O poeta deixou escritas em torno de grande parte da primeira versão dos poemas inúmeras hipóteses de palavras que poderiam substituir as originais, o que força os editores a decidir palavra a palavra e poema a poema qual a variante a publicar. Debatem-se estes sobre qual seria a intenção do autor, qual a versão do poema a que ele terá chamado final.

Zenith é apologista de uma certa interpretação por parte do editor, que intuirá qual das versões é a mais bem conseguida e a que se aproxima mais do espírito geral da obra. Castro defende que se deve sempre escolher a versão mais recente, a qual por certo, ao ser a última, corresponde à versão que o autor teria por final. Zenith relembra, contudo, que Pessoa não risca nenhuma das hipóteses prévias ao acrescentar uma nova, deixando tudo em aberto.

Mas e se nenhuma das variantes do poema for a correcta? Como se vê pelas inserções de novas palavras com diferentes lápis e canetas, o processo meticuloso de Pessoa passava por uma revisitação dos textos, aos quais ia acrescentando novas e variadas soluções. A intenção parece ser a de fazer a escolha num futuro a que não chegou.

Sempre senti que, por ser publicado tão tardiamente, Pessoa era nosso contemporâneo, a escrever para nós e connosco, um par a lançar ideias para o nosso tempo. Contudo acredito que a sua contemporaneidade se deve não só a isto, mas também ao facto de ter deixado uma obra que reflecte até ao nível mais profundo a realidade de uma maneira que agora começamos a entender melhor.

Ao oferecer em cada poema múltiplas variações do mesmo, Pessoa coloca nele todas as opções em simultâneo e ao mesmo tempo e só com a chegada do editor passa então a existir uma. O poema de Pessoa está para a literatura como o gato de Schroedinger está para a física quântica. Quando encerrado na folha anotada diversas vezes com outras opções de palavras, o poema contempla tudo e todas as hipóteses vivem ao mesmo tempo, contradições e paradoxos incluídos, o que supera a afirmação de totalidade da sua obra como a conhecemos, e a materializa.

Confesso que acho pouco importante tentar adivinhar a intenção final do poeta porque me parece que a decisão não foi tomada.
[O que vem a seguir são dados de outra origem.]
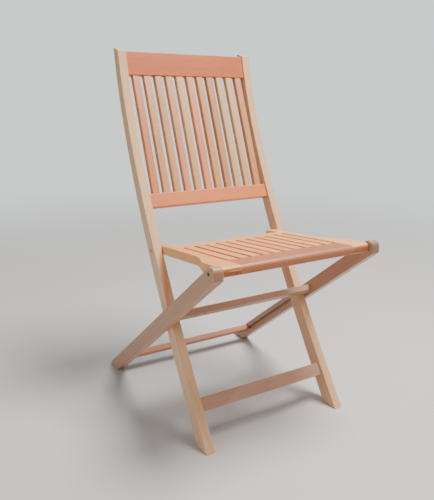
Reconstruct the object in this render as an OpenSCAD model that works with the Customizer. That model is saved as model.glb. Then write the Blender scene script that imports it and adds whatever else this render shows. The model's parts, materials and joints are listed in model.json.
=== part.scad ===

Não creio que haja uma resposta certa, e nem o próprio Pessoa poderia adivinhar que opções viria a escolher no futuro.

Ser total e múltiplo era o seu intento, a ferramenta escolhida a heteronímia. Acredito que é também em cada poema que abre em si todas as hipóteses possíveis e as deixa em aberto, não para que escolhamos, mas para que as possamos ver a todas, que o poeta se cumpre, e deixo uma provocação: para quando uma edição de Fernando Pessoa escolha-múltipla?